### WHAT YOU NEED TO DO
Write out all the data again, exactly as it stands.

### MATERIAL PROVIDED
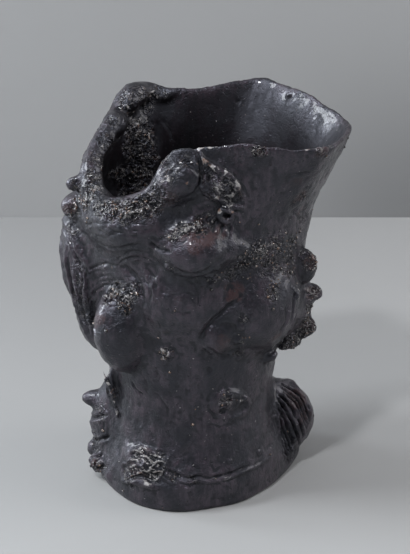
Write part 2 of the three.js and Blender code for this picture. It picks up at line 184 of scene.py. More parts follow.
# The bare trunk, before its burls
trunk = {
    "height": 173.0,
    "wallAtRim": 1.8,
    "wallBelow": 8.0,
    "wallRun": 30.0,
    "floor": 12.0,
    "floorFillet": 5.0,
    "skirtHeight": 12.0,
    "skirtRun": 34.0,
    "skirtPower": 2.4,
    "flareStart": 0.76,
    "flareEnd": 1.12,
    "rimSlant": 0.8,
    "lipRound": 1.2,
    "footRound": 1.6,
    "mouthWear": 5.0,
    "footWear": 9.0,
    "boreWear": 9.0,
    "holeRadius": 24.3,
    "holeTaper": 1.54,
    "holeOver": 2.0,
    # share of the height, then the section's centre and half sizes
    "sections": [
        (0.0, -3, -1, 39, 40), (0.12, -4.5, 0, 37, 37.5), (0.26, -6, 0, 36.5, 36), (0.4, -6, 0, 39, 37),
        (0.54, -4, 1, 45, 39), (0.74, -5, 2, 52.5, 41), (0.84, -1, 2, 54, 41), (1.0, 5, 3, 54, 41),
    ],
    "mouth": [
        (66, -5), (47, 25), (28, 50), (2, 42), (-14, 38), (-29, 45), (-38, 31), (-43, 10), (-50, -9),
        (-41, -35), (-10, -37), (55, -37),
    ],
    "foot": [
        (40, -2), (46, 18), (36, 36), (5, 43), (-30, 36), (-53, 7), (-43.5, -22), (-31, -39), (-12, -46),
        (16, -37), (31, -20),
    ],
    # angle seen from above with the front at -90, and how far the rim falls there
    "rim": [
        (-180, 19), (-173, 21.5), (-168, 25.5), (-160, 29.5), (-150, 32), (-143, 32), (-136, 30),
        (-131, 28.5), (-125, 26), (-121, 21.5), (-118.5, 15.5), (-116.5, 9.5), (-113, 6.5), (-106, 5),
        (-90, 3.7), (-73, 2.6), (-58, 4.5), (-46, 5.5), (-38, 5.8), (-5, 5.5), (8, 3.2), (30, 0.8),
        (67, 0.6), (100, 3), (120, 3), (130, 1), (140, 0), (146, 3.0), (151, 7.5), (157, 8.5), (163, 10.5),
        (169, 13), (174, 16), (180, 19),
    ],
    # angle, thickness and lift of the gnarled roll along the low part of the rim
    "roll": [
        (112, 0, 0), (122, 3.0, -1), (130, 4.6, 0), (136, 5.4, 0.8), (144, 5.0, 0.4), (150, 2.6, -2.6),
        (155, 4.8, -0.2), (160, 5.6, 1.2), (166, 4.4, 0.2), (174, 4.6, 0), (181, 4.4, 0), (188, 5.0, 0.4),
        (197, 5.2, 0), (206, 5.4, 0), (216, 5.2, 0), (224, 4.8, 0), (231, 3.8, 0), (238, 2.8, 0),
        (246, 2.0, -0.5), (256, 0, -1),
    ],
    # the roll's pitch in degrees, how far its middle sinks and stands out as shares of its
    # thickness, and the run over which it melts in
    "rollStep": 2.5,
    "rollSink": 0.9,
    "rollProud": 0.25,
    "rollBlend": 2.5,
}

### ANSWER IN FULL
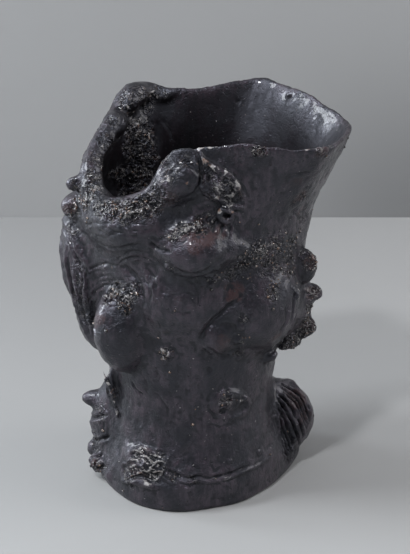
Write part 2 of the three.js and Blender code for this picture. It picks up at line 184 of scene.py. More parts follow.
# The bare trunk, before its burls
trunk = {
    "height": 173.0,
    "wallAtRim": 1.8,
    "wallBelow": 8.0,
    "wallRun": 30.0,
    "floor": 12.0,
    "floorFillet": 5.0,
    "skirtHeight": 12.0,
    "skirtRun": 34.0,
    "skirtPower": 2.4,
    "flareStart": 0.76,
    "flareEnd": 1.12,
    "rimSlant": 0.8,
    "lipRound": 1.2,
    "footRound": 1.6,
    "mouthWear": 5.0,
    "footWear": 9.0,
    "boreWear": 9.0,
    "holeRadius": 24.3,
    "holeTaper": 1.54,
    "holeOver": 2.0,
    # share of the height, then the section's centre and half sizes
    "sections": [
        (0.0, -3, -1, 39, 40), (0.12, -4.5, 0, 37, 37.5), (0.26, -6, 0, 36.5, 36), (0.4, -6, 0, 39, 37),
        (0.54, -4, 1, 45, 39), (0.74, -5, 2, 52.5, 41), (0.84, -1, 2, 54, 41), (1.0, 5, 3, 54, 41),
    ],
    "mouth": [
        (66, -5), (47, 25), (28, 50), (2, 42), (-14, 38), (-29, 45), (-38, 31), (-43, 10), (-50, -9),
        (-41, -35), (-10, -37), (55, -37),
    ],
    "foot": [
        (40, -2), (46, 18), (36, 36), (5, 43), (-30, 36), (-53, 7), (-43.5, -22), (-31, -39), (-12, -46),
        (16, -37), (31, -20),
    ],
    # angle seen from above with the front at -90, and how far the rim falls there
    "rim": [
        (-180, 19), (-173, 21.5), (-168, 25.5), (-160, 29.5), (-150, 32), (-143, 32), (-136, 30),
        (-131, 28.5), (-125, 26), (-121, 21.5), (-118.5, 15.5), (-116.5, 9.5), (-113, 6.5), (-106, 5),
        (-90, 3.7), (-73, 2.6), (-58, 4.5), (-46, 5.5), (-38, 5.8), (-5, 5.5), (8, 3.2), (30, 0.8),
        (67, 0.6), (100, 3), (120, 3), (130, 1), (140, 0), (146, 3.0), (151, 7.5), (157, 8.5), (163, 10.5),
        (169, 13), (174, 16), (180, 19),
    ],
    # angle, thickness and lift of the gnarled roll along the low part of the rim
    "roll": [
        (112, 0, 0), (122, 3.0, -1), (130, 4.6, 0), (136, 5.4, 0.8), (144, 5.0, 0.4), (150, 2.6, -2.6),
        (155, 4.8, -0.2), (160, 5.6, 1.2), (166, 4.4, 0.2), (174, 4.6, 0), (181, 4.4, 0), (188, 5.0, 0.4),
        (197, 5.2, 0), (206, 5.4, 0), (216, 5.2, 0), (224, 4.8, 0), (231, 3.8, 0), (238, 2.8, 0),
        (246, 2.0, -0.5), (256, 0, -1),
    ],
    # the roll's pitch in degrees, how far its middle sinks and stands out as shares of its
    # thickness, and the run over which it melts in
    "rollStep": 2.5,
    "rollSink": 0.9,
    "rollProud": 0.25,
    "rollBlend": 2.5,
}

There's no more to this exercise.